Phillies: Top 5 worst free agent signings of the last decade
#2. AJ Burnett
Similar to that of Papelbon, the signing of AJ Burnett prior to the 2014 season reeked of desperation. Despite finishing fourth in the NL East the year prior, the Phillies seemed determined to buy their way back into relevancy. Still employing a rotation which consisted of Roy Halladay, Cliff Lee, and Cole Hamels, the Phillies felt just *one* more starting pitcher might do the trick.
Just a few days before spring training was set to kick off, the Phillies agreed to terms on a one-year deal with Burnett. The contract was set to be worth $15 million, had a limited “no-trade clause”, and also included both a mutual and player option for the 2015 season.

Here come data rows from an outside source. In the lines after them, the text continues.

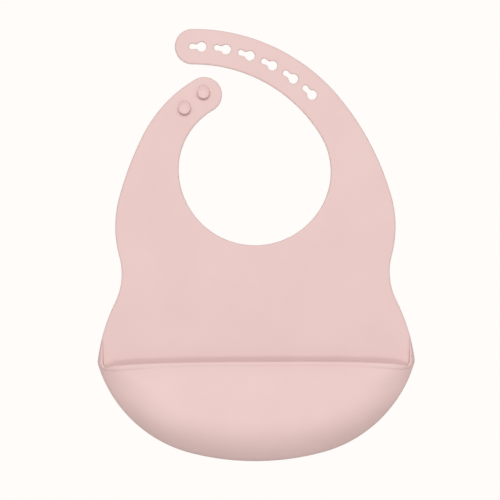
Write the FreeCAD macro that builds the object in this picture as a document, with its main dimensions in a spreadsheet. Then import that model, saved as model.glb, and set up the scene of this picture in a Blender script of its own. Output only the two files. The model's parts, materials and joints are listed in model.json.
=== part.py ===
import FreeCAD, Part
import math
import os
import Sketcher

# A moulded silicone bib: a flat sheet with a neck opening, a keyhole strap on the right, a stud strap
# on the left and a catch pocket along the bottom.  Every flexing zone is its own solid, with a fine gap
# at each bend line.  Millimetres; the origin is the centre of the neck opening in the sheet's back face;
# +X is to the right of the bib seen from its front, +Y points to the wearer and +Z points up.

os.makedirs("parts", exist_ok=True)
doc = FreeCAD.newDocument("silicone_bib")
Vector = FreeCAD.Vector

# ------------------------------------------------------------------ driving dimensions

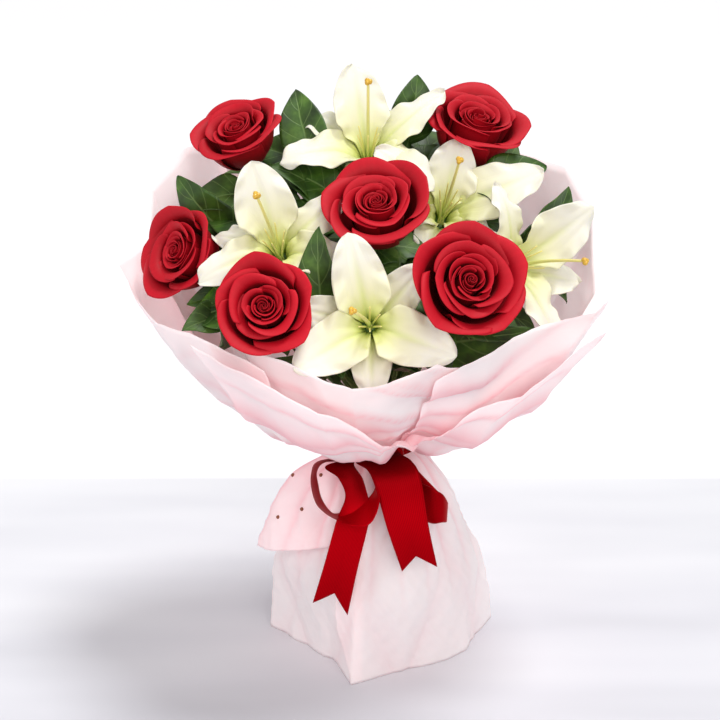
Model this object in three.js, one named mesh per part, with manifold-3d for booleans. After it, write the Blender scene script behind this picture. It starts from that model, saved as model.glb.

This was a huge commitment for the Phillies at the time. The team had progressively gotten worse the last two seasons, and already employed one of the largest payrolls in all of baseball. Burnett added no sort of value in terms of the future, and his no-trade clause/high salary pretty much made him unmovable. If Burnett didn’t help tip the scales in the Phillies favor, it would simply be a wasted season.
Obviously, Burnett did not tip said scales. Just a few weeks into his Phillies career, it was revealed that he had a hernia injury. Forgoing surgery, Burnett opted for pain-relieving cortisone shots with the intention of pitching the entire season.
Burnett would proceed to make 34 starts for the Phillies in 2014. He finished the year with a 4.59 ERA and led the entire MLB in losses (18), earned runs (109), and walks (96). Truly a disastrous season.
Both Burnett and the Phillies would forego their options for the following season, and Burnett would return to Pittsburgh. Pitching in his final season, the 17 year pro would have the best year of his career, being selected to his first and only All-Star game. Good for him.